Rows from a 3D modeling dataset
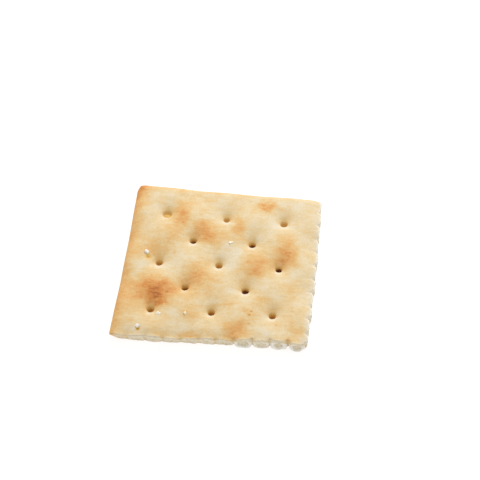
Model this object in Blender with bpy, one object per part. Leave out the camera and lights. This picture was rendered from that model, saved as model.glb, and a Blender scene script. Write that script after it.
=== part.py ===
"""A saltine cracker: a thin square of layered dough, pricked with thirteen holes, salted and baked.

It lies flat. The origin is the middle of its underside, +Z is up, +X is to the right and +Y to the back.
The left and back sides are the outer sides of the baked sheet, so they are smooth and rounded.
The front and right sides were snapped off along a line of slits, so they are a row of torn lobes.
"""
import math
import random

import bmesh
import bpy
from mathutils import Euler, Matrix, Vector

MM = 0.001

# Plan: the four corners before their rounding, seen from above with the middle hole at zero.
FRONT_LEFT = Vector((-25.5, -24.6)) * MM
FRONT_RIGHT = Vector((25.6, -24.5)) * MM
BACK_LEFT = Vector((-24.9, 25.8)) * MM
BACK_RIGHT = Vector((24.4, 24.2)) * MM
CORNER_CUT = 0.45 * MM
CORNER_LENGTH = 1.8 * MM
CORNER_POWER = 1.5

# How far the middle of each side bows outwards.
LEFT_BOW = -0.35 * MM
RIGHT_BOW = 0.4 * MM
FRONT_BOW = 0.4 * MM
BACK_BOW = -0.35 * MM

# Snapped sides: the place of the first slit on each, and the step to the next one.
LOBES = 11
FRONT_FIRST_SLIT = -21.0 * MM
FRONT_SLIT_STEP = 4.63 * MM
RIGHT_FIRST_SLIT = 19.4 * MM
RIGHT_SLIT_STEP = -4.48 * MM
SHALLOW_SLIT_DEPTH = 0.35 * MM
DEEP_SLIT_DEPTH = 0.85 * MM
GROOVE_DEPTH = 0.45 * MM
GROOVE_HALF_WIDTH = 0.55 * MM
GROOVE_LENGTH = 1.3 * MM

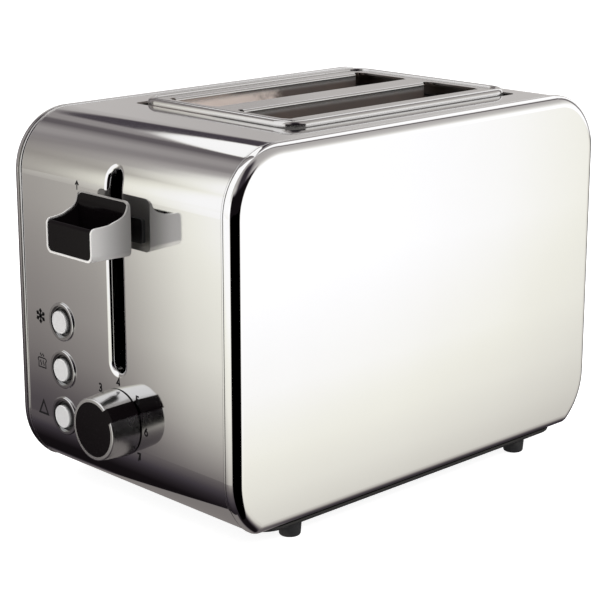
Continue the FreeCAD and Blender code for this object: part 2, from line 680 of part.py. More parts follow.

Your objective:
Please reproduce exactly the lines from the first one of the records above through the line containing "BACK_BOW = -0.35 * MM", both included, and nothing else.

Reply to the task:
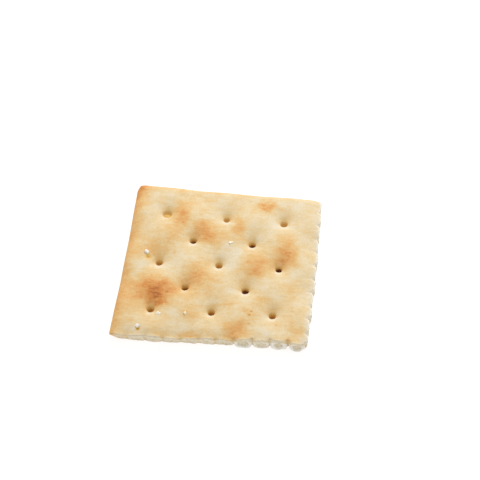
Model this object in Blender with bpy, one object per part. Leave out the camera and lights. This picture was rendered from that model, saved as model.glb, and a Blender scene script. Write that script after it.
=== part.py ===
"""A saltine cracker: a thin square of layered dough, pricked with thirteen holes, salted and baked.

It lies flat. The origin is the middle of its underside, +Z is up, +X is to the right and +Y to the back.
The left and back sides are the outer sides of the baked sheet, so they are smooth and rounded.
The front and right sides were snapped off along a line of slits, so they are a row of torn lobes.
"""
import math
import random

import bmesh
import bpy
from mathutils import Euler, Matrix, Vector

MM = 0.001

# Plan: the four corners before their rounding, seen from above with the middle hole at zero.
FRONT_LEFT = Vector((-25.5, -24.6)) * MM
FRONT_RIGHT = Vector((25.6, -24.5)) * MM
BACK_LEFT = Vector((-24.9, 25.8)) * MM
BACK_RIGHT = Vector((24.4, 24.2)) * MM
CORNER_CUT = 0.45 * MM
CORNER_LENGTH = 1.8 * MM
CORNER_POWER = 1.5

# How far the middle of each side bows outwards.
LEFT_BOW = -0.35 * MM
RIGHT_BOW = 0.4 * MM
FRONT_BOW = 0.4 * MM
BACK_BOW = -0.35 * MM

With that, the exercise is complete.